In the very first paragraph this taxpayer funded report notes gun deaths in the US are declining. Here a federal agency admits what liberal mass media news outlets will not report. And for the 26,800 plus firearms related deaths reported and recoded in 2003, the numbers reveal 16,500 were suicides. Next, only about 10,000 firearms related deaths were homicides and about 700 of the recorded deaths were unintentional, equals accidents or other. 

Thus, the recent NSSF program to combat suicides and prevent them is spot on.

Now, back to the numbers in this federally funded CDC report. Wow, there 1.4 MILLION violent crimes committed in 1999 in the US but only 24% involved the use of a firearm.  This ia LOW number! What is lacking is what was used in the other approximately 850,000 other violent crimes. Maybe there should be restrictions and ownership tests applied to baseball bats, knives, hammers and other if we want to save lives. A science-based study would have reported the numbers on the other contributors to those deaths. More interesting is that the CDC report indicates there are enough guns in the US that there is basically one per person. The report further reveals that the number of homes with firearms has been rising, from 35% to more than 40%.

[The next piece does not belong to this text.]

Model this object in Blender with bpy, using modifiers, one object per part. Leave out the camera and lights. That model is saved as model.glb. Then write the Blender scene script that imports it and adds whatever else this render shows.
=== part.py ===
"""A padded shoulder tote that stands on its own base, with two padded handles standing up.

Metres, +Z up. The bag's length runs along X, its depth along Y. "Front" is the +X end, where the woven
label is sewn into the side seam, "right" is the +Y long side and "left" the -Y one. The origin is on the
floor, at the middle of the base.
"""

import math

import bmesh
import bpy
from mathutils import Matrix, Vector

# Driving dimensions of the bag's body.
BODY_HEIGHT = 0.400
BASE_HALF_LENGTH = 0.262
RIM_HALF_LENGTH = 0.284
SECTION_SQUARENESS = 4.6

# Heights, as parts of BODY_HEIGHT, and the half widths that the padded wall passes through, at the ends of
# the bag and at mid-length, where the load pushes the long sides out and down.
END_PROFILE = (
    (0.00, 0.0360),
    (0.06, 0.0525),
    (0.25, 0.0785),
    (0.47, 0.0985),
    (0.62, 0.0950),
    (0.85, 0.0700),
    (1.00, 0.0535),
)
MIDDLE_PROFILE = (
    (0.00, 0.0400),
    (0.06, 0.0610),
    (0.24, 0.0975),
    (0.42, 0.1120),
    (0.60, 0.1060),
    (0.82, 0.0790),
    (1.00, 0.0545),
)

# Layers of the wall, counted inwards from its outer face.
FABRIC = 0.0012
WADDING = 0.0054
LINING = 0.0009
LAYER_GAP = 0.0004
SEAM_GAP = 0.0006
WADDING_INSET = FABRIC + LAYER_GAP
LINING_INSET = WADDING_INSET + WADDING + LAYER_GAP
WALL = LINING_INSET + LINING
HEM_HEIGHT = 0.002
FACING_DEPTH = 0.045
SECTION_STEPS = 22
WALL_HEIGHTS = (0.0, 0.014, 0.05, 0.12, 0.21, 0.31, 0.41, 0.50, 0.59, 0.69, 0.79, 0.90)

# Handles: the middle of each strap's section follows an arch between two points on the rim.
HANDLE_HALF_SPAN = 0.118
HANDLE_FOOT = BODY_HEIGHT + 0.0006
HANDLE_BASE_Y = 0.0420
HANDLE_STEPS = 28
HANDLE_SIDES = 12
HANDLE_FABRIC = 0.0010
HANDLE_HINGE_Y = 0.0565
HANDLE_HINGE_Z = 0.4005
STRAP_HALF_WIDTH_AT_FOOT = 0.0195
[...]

More numbers from the report are: there are basically 192 million firearms owned in the United States (in a 1994 survey) and 65 million of those were handguns; 70 million were rifles; 49 million were shotguns; and the remainder were other guns (7). Among handgun owners, 34% kept their guns loaded and unlocked. An estimated 10 million handguns, one sixth of the handguns owned, were regularly carried by their owners, approximately half in the owners' cars and the other half on the owners' persons. 

Due to increased firearms sales, especially handguns, from 2004 to 2016 because of federal government leadership and an election and re-election, those ownership numbers have definitely risen, especially in the handguns category. This has been reported by firearms trade organizations and BATF. The fact that there are so many CC classes offered in communities, and resulting in CC licenses applied for, the number of firearms carried in the US has also risen—dramatically.

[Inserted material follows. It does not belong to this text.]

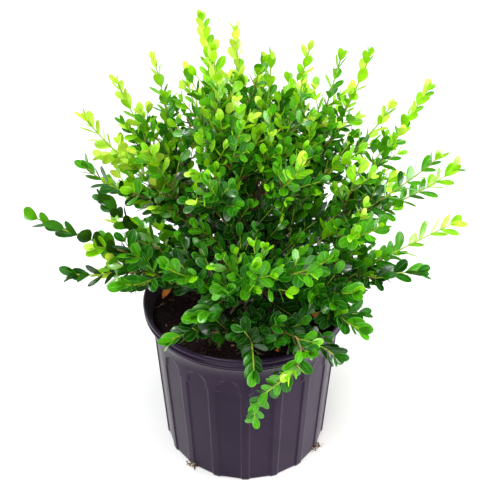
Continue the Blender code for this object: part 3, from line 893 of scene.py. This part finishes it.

The CDC  report does note that the manufacture, distribution, sale, acquisition, storage, transportation, carrying, and use of firearms in the United States are regulated by a complex array of federal, state, and local laws and regulations. Then, however, the report takes a fatal jump and examines firearms laws as one of many approaches to reducing firearms violence. But eventually this CDC report does note evidence was insufficient to determine the effectiveness of gun control and other anti-2A laws for the following reasons:

 

The numerous programs or groups of laws related to firearms and ownership were inconsistent in producing any noted results. These include: Bans on ammunition; restrictions on firearms acquisitions; studies on waiting periods; zero tolerance of firearms in schools (gun free zones); child access laws; shall issue laws; and combinations of firearms laws. All, again, were found inconsistent in doing anything to prevent a death by firearm. 

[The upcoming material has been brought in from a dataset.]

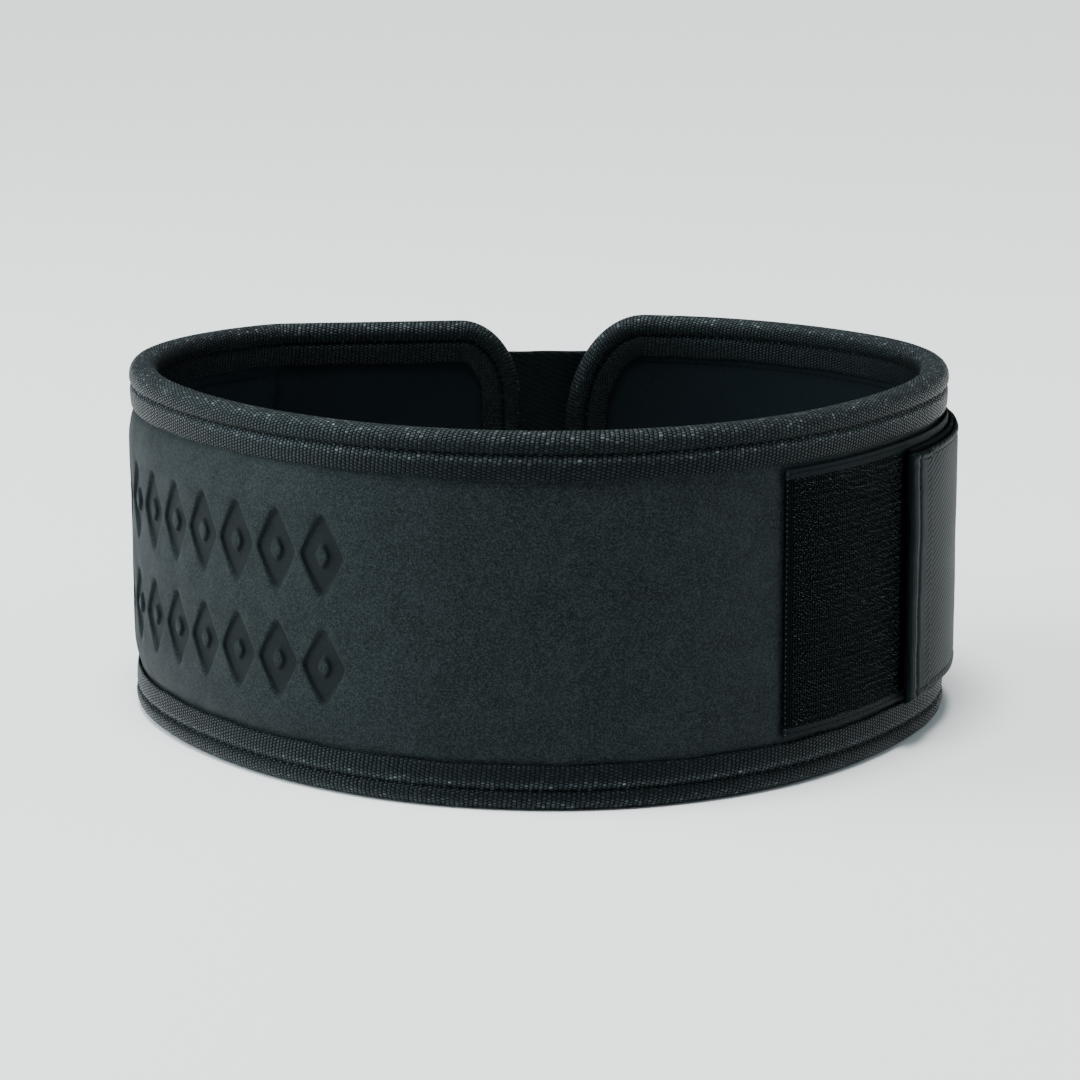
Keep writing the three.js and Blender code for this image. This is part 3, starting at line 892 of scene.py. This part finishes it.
def grown(name, tree, points, outward, edges, material, sizes):
    """Runs a tree on points in millimetres and keeps the result as a plain mesh object."""
    seedbed = bpy.data.meshes.new(name + "_points")
    seedbed.from_pydata((points * MM).tolist(), edges, [])
    layer = seedbed.attributes.new("outward", "FLOAT_VECTOR", "POINT")
    layer.data.foreach_set("vector", outward.astype(np.float32).ravel())
    source = bpy.data.objects.new(name + "_source", seedbed)
    bpy.context.scene.collection.objects.link(source)
    modifier = source.modifiers.new("repeat", "NODES")
    modifier.node_group = tree
    sockets = {
        item.name: item.identifier
        for item in tree.interface.items_tree if item.in_out == "INPUT"
    }
    modifier[sockets["Finish"]] = material
    for size, value in sizes.items():
        modifier[sockets[size]] = value
    graph = bpy.context.evaluated_depsgraph_get()
    mesh = bpy.data.meshes.new_from_object(source.evaluated_get(graph), depsgraph=graph)
    bpy.data.objects.remove(source)
    piece = bpy.data.objects.new(name, mesh)
    bpy.context.scene.collection.objects.link(piece)
    print(f"{name}: {len(mesh.polygons)} faces")
    return piece


# %% [markdown]
# A stitch is a short bent stick of thread: it comes up out of the cloth, lies on it and
# goes down again. The tree cuts the seam line into steps of one pitch, and turns each
# stitch along the seam and then outwards.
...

The report sums the complete CDC study and effort with one telling sentence: “In summary, the Task Force found insufficient evidence to determine the effectiveness of any of the firearms laws reviewed for preventing violence.” Like most government funded research, the report indicates more research is needed, um, “that more high-quality research is needed.” This effort has resulted in states calling homes and conducting firearm and health research, like the one recently done in Oregon, and in doctors asking patients questions about firearm ownership and placement in the home. Since doctors, however, are not trained to conduct professional surveys and focus groups, these questions and the resulting reports would be seriously flawed.

One thing missing is the cost to taxpayers of this 2003 CDC report. Funding for this and the other proposed reports became such an issue that it was eventually cut off. Now anti-gun groups are again trying to fund this anti-gun research effort because the first attempt did NOT meet their agenda. In fact, on the other side of the fence, this report revealed bans, gun-free zones, waiting periods and gun laws have accomplished NOTHING.